Ripple has taken a significant step forward by unveiling its “Institutional DeFi” roadmap for the XRP Ledger (XRPL), which seeks to establish XRP as a foundational protocol for settlement and liquidity across various financial sectors, including payments, foreign exchange (FX), collateral workflows, and on-ledger credit. This ambitious initiative promises to make Ripple’s offerings more appealing to institutional players, with compliance tooling already operational on the mainnet and additional features set to roll out in the coming quarters.
The Institutional DeFi Roadmap For The XRP Ledger
In a recent post, Ripple outlined this roadmap as a crucial evolution from its previously established role as a fast settlement network. The goal is clear: to transform XRPL into a comprehensive financial operating environment tailored for regulated workflows. The introduction of native on-chain privacy, permissioned markets, and institutional lending is expected to elevate XRPL’s capabilities, ultimately allowing institutions to conduct compliant processes without imposing extra complexities on end users.
RippleX further detailed the roadmap, positioning XRP as the centerpiece of settlement, FX, collateral, and on-chain credit, with key focus areas for 2026 including lending, privacy, and permissioned on-chain markets.
A core theme of the roadmap is its potential to stimulate both direct and indirect demand for XRP. Ripple identifies new functionalities that promise to enhance transaction volumes and asset issuances. Moreover, it highlights XRP’s critical role in vital mechanics, such as transaction fees—which burn XRP—and its functionality as a bridging asset in FX and lending flows.
Ripple’s strategy is consolidated into three institutional pillars: payments and FX, collateral and liquidity, and credit and financing. The company emphasizes the importance of “Permissioned Domains,” where access to the XRPL will be gated through stringent “Credentials” (such as KYC/AML attestations). A proposed Permissioned DEX aims to expand XRPL’s existing infrastructure into regulated environments, facilitating secondary markets for FX, stablecoins, and tokenized assets. Within these controlled markets, XRP is portrayed as the auto-bridge asset connecting diverse tokens and stablecoins, each transaction incurring fees payable in XRP.
Ripple also spotlighted Token Escrow and Batch Transactions as integral components for conditional settlement and atomic delivery-versus-payment workflows. The innovative Multi-Purpose Token (MPT) standard is touted as a method to incorporate metadata and restrictions for complex financial instruments without necessitating custom contracts, thereby enhancing on-ledger activity while still leveraging XRP reserves and fees.
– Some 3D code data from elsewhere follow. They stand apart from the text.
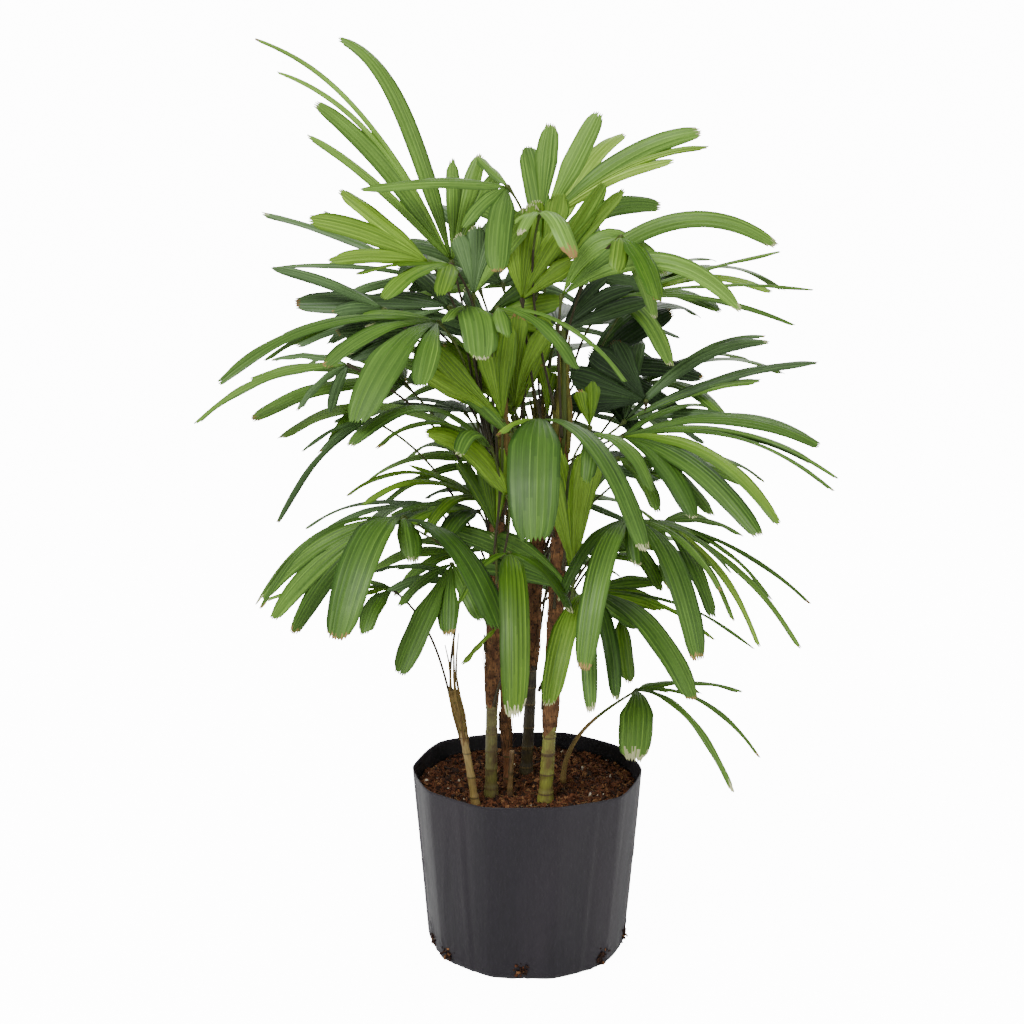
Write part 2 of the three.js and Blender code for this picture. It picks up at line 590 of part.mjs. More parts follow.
const leaves = [...LEAVES, ...tierLeaves()];
const hubs = leaves.map(placeHub);
const stalks = leaves.map(placeStalk);
leaves.forEach((leaf, i) => {
  const blades = placeBlades(leaf, i + 1);
  const solid = wasm.Manifold.union([stalks[i], hubs[i], ...blades]).simplify(TRIM_TOLERANCE);
  add(leaf.name, toGeometry(solid), leafMaterial);
});

export default group;
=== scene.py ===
# %% [markdown]
# # A lady palm in a black grow bag
# A lady palm is a clump of thin canes. Each cane carries fan leaves on wiry stalks, and each
# fan is split almost to its base into strap-shaped leaflets with blunt, toothed tips. This
# lesson dresses a plain solid model of one such plant, so that its shapes and sizes stay those
# of the solids while every surface gets its real outline, relief and finish.
#
# The packed solids are loaded first. Everything below is placed in their frame: Z is up, -Y is
# the front, and the origin lies under the middle of the bag.

# %% Load the solids
import math
import random

import bpy
import numpy as np
from mathutils import Matrix, Vector, kdtree, noise


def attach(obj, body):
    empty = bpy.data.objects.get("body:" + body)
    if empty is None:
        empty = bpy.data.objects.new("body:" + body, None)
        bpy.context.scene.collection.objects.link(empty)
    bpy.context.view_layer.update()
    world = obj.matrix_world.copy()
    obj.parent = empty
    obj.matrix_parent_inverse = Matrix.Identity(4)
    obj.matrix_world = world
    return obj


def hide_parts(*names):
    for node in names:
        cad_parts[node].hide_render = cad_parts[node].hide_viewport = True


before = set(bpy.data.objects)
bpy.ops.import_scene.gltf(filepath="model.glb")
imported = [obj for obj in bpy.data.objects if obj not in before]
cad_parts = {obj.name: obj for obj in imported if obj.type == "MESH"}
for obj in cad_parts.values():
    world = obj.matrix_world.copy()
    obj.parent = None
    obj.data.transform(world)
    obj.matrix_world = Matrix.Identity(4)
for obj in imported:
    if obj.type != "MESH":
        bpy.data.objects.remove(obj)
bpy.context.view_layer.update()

MM = 0.001  # the tables below are in millimetres, and Blender works in metres

# %% [markdown]
# ## Viewpoint
# A potted plant this size is usually looked at from a little above its middle. A long lens from
# 2.4 m keeps the leaves near the eye from looking larger than the ones behind. The camera comes
# first, so that every later step can be judged through it.

# %% Camera
PICTURE = 1024                    # width of the square picture in pixels
FOCAL_PIXELS = 2020               # focal length in the same pixels
EYE = (-0.019, -2.4, 1.12)
LOOK_DOWN = 13.1                  # degrees below level

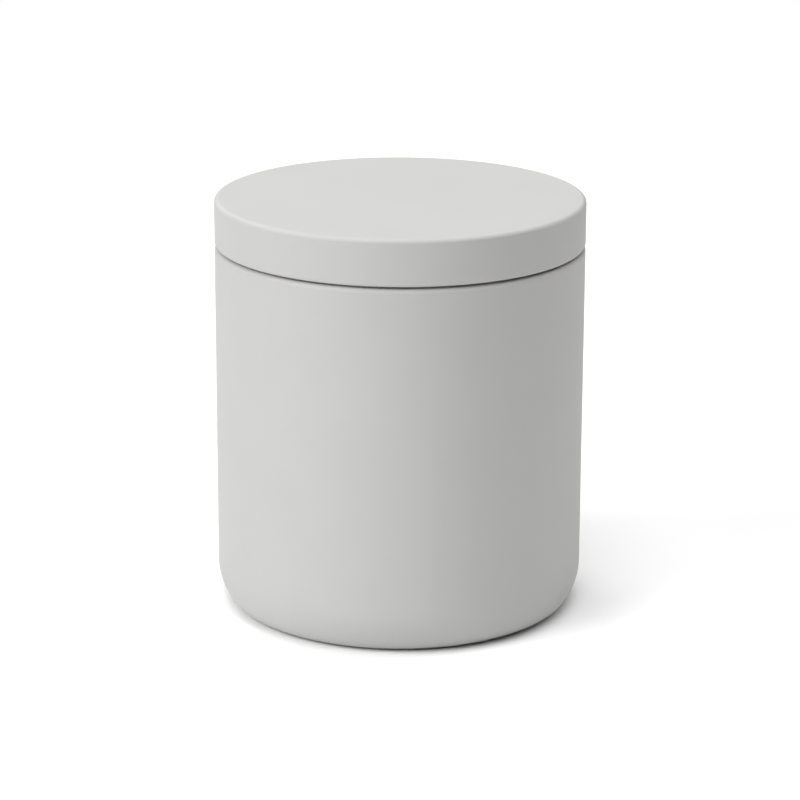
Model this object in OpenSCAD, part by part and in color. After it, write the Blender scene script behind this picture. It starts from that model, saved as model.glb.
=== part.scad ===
// Candle tin: a deep-drawn sheet-metal tin with a flush slip-on lid, made up
// with its poured candle. Every piece is a solid of revolution about +Z. The
// origin is the centre of the base, on the surface that the tin stands on.

/* [Tin] */
// Outer diameter of the tin's wall and of the lid, which are flush
tin_d = 80; // [76:1:90]
// Height of the shoulder that the lid's edge sits above
shoulder_z = 80.1; // [70:0.1:100]
// Thickness of the drawn and coated sheet, in the tin and in the lid
sheet = 0.4; // [0.3:0.05:0.45]
// Radius of the shoulder's outer edge
shoulder_r = 1.1; // [0.8:0.1:1.2]
// Outer radius of the rolled rim on top of the neck
rim_roll_r = 0.9; // [0.7:0.1:1.2]

/* [Base] */
// Radius of the upper, slower part of the base corner
corner_upper_r = 14; // [10:0.5:18]
// Radius of the lower, tighter part of the base corner
corner_lower_r = 4.5; // [3:0.5:7]
// Angle below level at which the upper part hands over to the lower one
corner_turn = 30; // [20:1:50]
// Width of the flat ring that the tin stands on
stand_ring_w = 3.2; // [2:0.2:5]
// Height of the raised base panel inside the standing ring
panel_rise = 1; // [1:0.1:1.6]

/* [Lid] */
// Height of the lid, from its rolled edge to its top
lid_h = 10; // [8:0.5:14]
// Radius of the lid's top edge
lid_edge_r = 1; // [0.8:0.1:2]
// Outer radius of the roll at the lid's lower edge
lid_roll_r = 0.65; // [0.6:0.05:0.7]
// Shadow gap between the lid's edge and the tin's shoulder
shadow_gap = 0.4; // [0.3:0.1:0.9]
// Clearance between the lid's roll and the neck that it slips over
slip_fit = 0.2; // [0.1:0.05:0.3]

/* [Liner] */
// Thickness of the foam liner inside the lid
liner_t = 1; // [0.8:0.1:1.5]
// Gap between the liner's edge and the lid's rounded top corner
liner_edge_gap = 0.2; // [0.1:0.05:0.5]
// Gap between the liner and the rim that it closes on
liner_seat_gap = 0.1; // [0.05:0.05:0.3]

/* [Candle] */
// Depth of the head space from the rim down to the wax
head_space = 19; // [14:1:30]
// Diameter of the primed wick
wick_d = 2.6; // [2:0.1:3.2]
// Length of wick that stands above the wax
wick_trim = 8; // [5:0.5:10]
// Diameter of the sustainer's disc
sustainer_d = 20; // [15:1:24]
// Thickness of the sustainer's sheet
sustainer_t = 0.3; // [0.25:0.05:0.5]
// Height of the sustainer's neck above its disc
sustainer_neck_h = 6; // [3:0.5:9]
// Radius of the flare where the sustainer's neck leaves its disc
sustainer_flare_r = 1; // [0.5:0.1:2]
// Diameter of the adhesive sticker
sticker_d = 18; // [13:1:22]
// Thickness of the adhesive sticker
sticker_t = 1; // [0.8:0.1:1.5]

/* [Hidden] */
$fn = 96;

cut = 0.01; // overshoot of a cutting shape past the face that it opens
tin_r = tin_d / 2;

// Base corner: two arcs, tangent to each other at corner_turn
lower_z = corner_lower_r;
upper_z = lower_z + (corner_upper_r - corner_lower_r) * sin(corner_turn);
upper_x = tin_r - corner_upper_r;
lower_x = upper_x + (corner_upper_r - corner_lower_r) * cos(corner_turn);

// Step between the standing ring and the raised panel: two equal arcs
step_r = panel_rise / 2;
stand_in_r = lower_x - stand_ring_w;
panel_r = stand_in_r - panel_rise;
floor_z = panel_rise + sheet;

// Lid, flush with the wall and above the shoulder by the shadow gap
lid_low_z = shoulder_z + shadow_gap;
lid_top_z = lid_low_z + lid_h;
lid_edge_x = tin_r - lid_edge_r;
lid_edge_z = lid_top_z - lid_edge_r;
lid_roll_x = tin_r - lid_roll_r;
lid_roll_z = lid_low_z + lid_roll_r;
liner_r = lid_edge_x - liner_edge_gap;
liner_top_z = lid_top_z - sheet;
liner_low_z = liner_top_z - liner_t;

// Neck, which fits inside the lid's roll and ends below the liner
shoulder_x = tin_r - shoulder_r;
shoulder_low_z = shoulder_z - shoulder_r;
neck_r = tin_r - 2 * lid_roll_r - slip_fit;
neck_fillet_r = shoulder_x - neck_r;
neck_fillet_z = shoulder_z + neck_fillet_r;
rim_z = liner_low_z - liner_seat_gap;
rim_roll_x = neck_r - rim_roll_r;
rim_roll_z = rim_z - rim_roll_r;

// Candle, from the floor of the tin upwards
wick_r = wick_d / 2;
sticker_r = sticker_d / 2;
sustainer_z = floor_z + sticker_t;
disc_top_z = sustainer_z + sustainer_t;
sustainer_top_z = disc_top_z + sustainer_neck_h;
sustainer_neck_r = wick_r + sustainer_t;
flare_x = sustainer_neck_r + sustainer_flare_r;
flare_z = disc_top_z + sustainer_flare_r;
wax_z = rim_z - head_space;
wick_top_z = wax_z + wick_trim;

// Rectangle between two corners
module block(x0, z0, x1, z1) {
    polygon([[x0, z0], [x1, z0], [x1, z1], [x0, z1]]);
}

// Disc about a point
module disc(x, z, r) {
    translate([x, z]) circle(r);
}

// Slice of the base corner's upper disc, from level down to corner_turn
module upper_corner(r) {
    reach = 2 * r;
    intersection() {
        disc(upper_x, upper_z, r);
        polygon([
            [upper_x, upper_z],
            [upper_x + reach * cos(corner_turn), upper_z - reach * sin(corner_turn)],
            [upper_x + reach, upper_z]
        ]);
    }
}

// Hollow under the base, inside the standing ring
module base_hollow(inset) {
    block(0, -cut, panel_r, panel_rise + inset);
    disc(panel_r, step_r, step_r + inset);
    difference() {
        block(0, -cut, stand_in_r, step_r);
        disc(stand_in_r, step_r, step_r - inset);
    }
}

// Shoulder and the hollow corner between it and the neck
module shoulder_section(inset) {
    disc(shoulder_x, shoulder_low_z, shoulder_r - inset);
    difference() {
        block(0, shoulder_low_z, shoulder_x, neck_fillet_z);
        disc(shoulder_x, neck_fillet_z, neck_fillet_r + inset);
    }
}

// Half section of the tin, filled. An inset of zero gives its outer face, and
// an inset of one sheet gives its inner face.
module tin_section(inset, top_z) {
    difference() {
        union() {
            block(0, inset, lower_x, upper_z);
            disc(lower_x, lower_z, corner_lower_r - inset);
            upper_corner(corner_upper_r - inset);
            block(0, upper_z, tin_r - inset, shoulder_low_z);
            shoulder_section(inset);
            block(0, shoulder_low_z, neck_r - inset, top_z);
        }
        base_hollow(inset);
    }
}

// Rolled sheet edge: a ring with the quarter to the right of its centre left
// out, above the centre (side = 1) or below it (side = -1)
module rolled_edge(x, z, r, side) {
    reach = 2 * r;
    difference() {
        disc(x, z, r);
        disc(x, z, r - sheet);
        block(x, z, x + reach, z + side * reach);
    }
}

module tin_body() {
    color([0.80, 0.80, 0.79]) rotate_extrude() {
        difference() {
            tin_section(0, rim_roll_z);
            tin_section(sheet, rim_roll_z + cut);
        }
        rolled_edge(rim_roll_x, rim_roll_z, rim_roll_r, -1);
    }
}

// Half section of the lid, filled, with its top edge rounded
module lid_section(inset, low_z) {
    block(0, low_z, tin_r - inset, lid_edge_z);
    disc(lid_edge_x, lid_edge_z, lid_edge_r - inset);
    block(0, lid_edge_z, lid_edge_x, lid_top_z - inset);
}

module lid() {
    color([0.80, 0.80, 0.79]) rotate_extrude() {
        difference() {
            lid_section(0, lid_roll_z);
            lid_section(sheet, lid_roll_z - cut);
        }
        rolled_edge(lid_roll_x, lid_roll_z, lid_roll_r, 1);
    }
}

module lid_liner() {
    color([0.93, 0.93, 0.91]) rotate_extrude() block(0, liner_low_z, liner_r, liner_top_z);
}

// Half section of the sustainer: a disc that flares into the wick's neck
module sustainer_section() {
    block(wick_r, sustainer_z, sustainer_d / 2, disc_top_z);
    block(wick_r, sustainer_z, sustainer_neck_r, sustainer_top_z);
    difference() {
        block(wick_r, sustainer_z, flare_x, flare_z);
        disc(flare_x, flare_z, sustainer_flare_r);
    }
}

module wick_sustainer() {
    color([0.72, 0.72, 0.70]) rotate_extrude() sustainer_section();
}

module wick_sticker() {
    color([0.95, 0.95, 0.93]) rotate_extrude() block(0, floor_z, sticker_r, sustainer_z);
}

module wick() {
    color([0.95, 0.93, 0.87]) rotate_extrude() block(0, sustainer_z, wick_r, wick_top_z);
}

module wax() {
    color([0.96, 0.93, 0.86]) rotate_extrude() difference() {
        intersection() {
            tin_section(sheet, rim_roll_z);
            block(0, 0, tin_r, wax_z);
        }
        block(0, floor_z - cut, sticker_r, sustainer_z);
        block(0, sustainer_z, wick_r, wax_z + cut);
        sustainer_section();
    }
}

tin_body();
lid();
lid_liner();
wax();
wick();
wick_sustainer();
wick_sticker();
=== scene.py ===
# %% [markdown]
# # A candle tin around its frame
# The tin is a drawn metal shell with a slip-on lid, and the candle is poured
# straight into it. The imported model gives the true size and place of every
# piece, so it is loaded first and nothing in it is moved. Each piece is then
# modelled again with the smooth curves and fine detail that a close view
# needs. Measuring the frame is surer than typing the sizes in a second time.

# %% Load the frame
import math
import random

import bmesh
import bpy
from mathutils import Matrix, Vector
from mathutils.kdtree import KDTree


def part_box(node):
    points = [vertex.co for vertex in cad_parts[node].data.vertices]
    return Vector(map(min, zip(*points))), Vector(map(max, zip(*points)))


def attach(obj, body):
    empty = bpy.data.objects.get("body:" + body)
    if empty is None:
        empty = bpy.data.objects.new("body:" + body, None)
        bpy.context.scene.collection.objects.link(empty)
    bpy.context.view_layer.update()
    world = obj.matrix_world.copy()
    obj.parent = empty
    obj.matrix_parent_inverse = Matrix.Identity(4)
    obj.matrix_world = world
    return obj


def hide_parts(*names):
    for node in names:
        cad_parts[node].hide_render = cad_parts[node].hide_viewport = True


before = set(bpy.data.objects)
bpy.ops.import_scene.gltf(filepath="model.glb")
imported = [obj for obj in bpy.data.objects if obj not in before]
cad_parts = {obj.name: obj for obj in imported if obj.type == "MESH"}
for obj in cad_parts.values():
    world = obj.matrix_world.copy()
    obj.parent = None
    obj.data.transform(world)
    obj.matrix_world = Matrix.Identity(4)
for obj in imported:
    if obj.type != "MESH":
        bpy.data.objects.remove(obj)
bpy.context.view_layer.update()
MM = 0.001
print("nodes:", ", ".join(sorted(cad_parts)))

# %% [markdown]
# ## Sizes
# A node's box gives the outer sizes of its piece. What lies between them is
# how the sheet is formed: its thickness, the radii of its corners and the
# rolls at its edges. A press tool sets those radii, so they are named values,
# and every outline below is worked out from them.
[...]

The most pronounced expansion into “institutional DeFi” is in the credit sector. Ripple reveals that the upcoming XRPL v3.1.0 will feature native on-ledger credit markets through a lending stack built around Single-Asset Vaults and the XLS-66 Lending Protocol, which allows for automated repayments of fixed-term, underwritten loans while underwriting and risk management remain off-chain.
What Ripple Says Is Next
Ripple’s communication differentiates between available primitives and upcoming features. Currently operational are MPT, Credentials, Permissioned Domains, transaction “Simulate” tooling for risk management, as well as Token Escrow and Batch Transactions. Moreover, the XRPL EVM sidechain is now bridged via Axelar, facilitating Solidity-based deployments that utilize XRPL’s liquidity and identity functionalities.
The roadmap outlines a Permissioned DEX targeted for Q2, with the XLS-65/66 lending protocol expected later in 2026, alongside features like “Confidential Transfers” using zero-knowledge proofs in Q1, and plans for “Smart Escrows” and MPT DEX integration in Q2. Additionally, an “Institutional DeFi Portal” will combine tokenization, lending, and payments explorations into a singular platform.
As the new developments unfold, XRP is currently trading at $1.35, tantalizing investors and institutions alike with the prospects of enhanced liquidity and compliance mechanisms.